Jessica was concerned that I was cutting but not tasting our meat. Six months later, bacon, the carnivore’s gateway, brought me back to the fold. Bacon is the holy grail of meat and our nitrate-free, hot-smoked bacon is to die for. I’d been a vegan because I know the horrors of the factory-farmed meat industry. Once I knew where my meat was coming from and how the animals were treated, I felt comfortable eating it again. We have a number of vegetarian customers whose one indulgence is bacon. And as Jessica was one herself, we’re not here to judge but no matter how you slice it, bacon is not a vegetable.

Pairing Wine and Meat

“Sparkling wine is our go-to wine with all of our meat. Whether it’s Champagne, Prosecco or a nice Spanish Cava, sparkling wine has a crispness that cuts through fat and protein. Lots of people think of it only for appetizers or dessert. Jess and I drink it with everything.

I love pork, the sexiest meat, with its succulent fat and crispy skin. We enjoy it with a fruity Argentine Malbec. Jessica really loves lamb because it stands up to bold spices and flavors. Lamb curry is great with a brut Cava or a dry Viognier.”

Joshua and Jessica Applestone are the owners of Fleisher’s Grass-Fed & Organic Meats in New York (fleishers.com) and authors (with Alexandra Zissu) of The Butcher’s Guide to Well-Raised Meat (Random House, 2011). Follow them on Twitter @fleishers.

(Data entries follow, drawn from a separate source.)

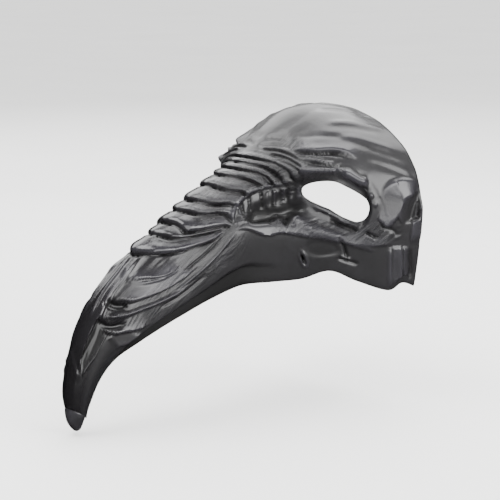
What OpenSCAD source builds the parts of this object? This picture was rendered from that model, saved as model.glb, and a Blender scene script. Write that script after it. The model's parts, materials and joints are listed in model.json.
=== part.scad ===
// Plague doctor mask: a moulded half mask whose brow runs out into a long, hooked bird beak.
// X = 0 is the plane of symmetry, +X is the wearer's left, -Y is forward and +Z is up.
// The origin lies between the wearer's eyes. Millimetres.

/* [Shell] */
// Wall of the moulded shell
wall = 2.6; // [2.2:0.1:3]
// How far the eye sockets are sunk towards the wearer
socket_depth = 8; // [6:0.5:10]

/* [Pads] */
// Thickness of the foam pads
pad_thick = 6; // [4:0.5:7]
// How far a pad's glued side is pressed into the wall
pad_bite = 0.3; // [0.2:0.1:0.5]

/* [Strap] */
// Width of the elastic band
band_w = 14; // [10:1:14]
// Thickness of the elastic band
band_t = 1.2; // [1:0.1:1.5]
// Straight length of each side of the band, from its pivot down to the bend
leg = 17; // [14:1:18]
// Radius of the bends in the band's lower corners
bend_r = 24; // [20:1:26]

/* [Strap anchors] */
// Distance of the anchors behind the eyes
anchor_y = 30; // [29:1:31]
// Height of the anchors above the eyes
anchor_z = -3; // [-4:1:-2]
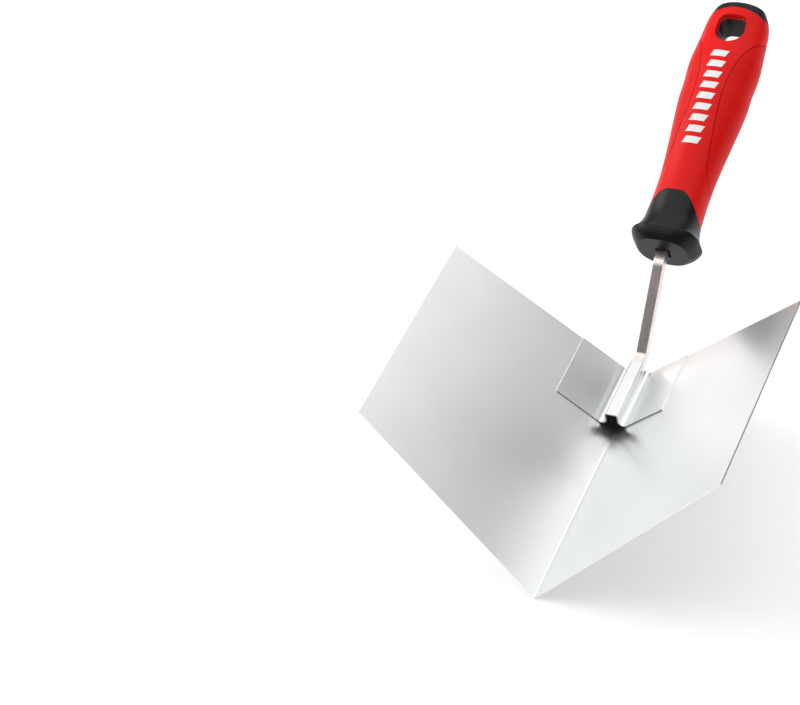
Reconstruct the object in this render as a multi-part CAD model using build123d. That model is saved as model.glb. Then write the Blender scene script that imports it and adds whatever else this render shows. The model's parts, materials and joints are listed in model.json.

Try this great recipe from Joshua Applestone:

Quick Lamb Meatballs

For the lamb meatballs:
1 pound ground lamb (shoulder)
2 garlic cloves, minced
2 tablespoons cilantro, chopped (optional)
2 teaspoons harissa (see note)
1 teaspoon kosher salt
½ teaspoon freshly ground pepper
Yogurt sauce (recipe follows)

Note: Harissa, a North African spice paste, varies from region to region, so there is no definitive recipe, but a mixture of 1 teaspoon ground cumin, 12 teaspoons ground chili and 1 teaspoon smoked paprika is a good substitute.

For the yogurt sauce:
1 cup plain yogurt
2 tablespoons fresh cilantro or mint, chopped (optional)
1 teaspoon harissa
A dash of lemon juice
Salt, to taste
Pepper, to taste

To make lamb meatballs: Preheat oven to 350º degrees. In a large bowl, combine the lamb, garlic, cilantro (if using), harissa, salt and pepper. Roll about 1 tablespoon worth of lamb meat in your hands to form the meatballs and place on a baking sheet. Repeat until all of the meat is used.

Set a large ovenproof pan over medium meat. When the pan is hot, add the meatballs and sear on all sides, about 3–5 minutes. Transfer to the oven and cook the meatballs for 4–6 minutes, until golden-brown. Transfer to a serving dish and drizzle the yogurt sauce over the top. Serves 4.

To make the sauce: In a medium bowl, combine the yogurt, cilantro or mint (if using), harissa, and lemon juice, and season with salt and pepper. Whisk until the yogurt is thin and ingredients are well combined. Keep in the refrigerator for up to 7 days. Makes 1 cup.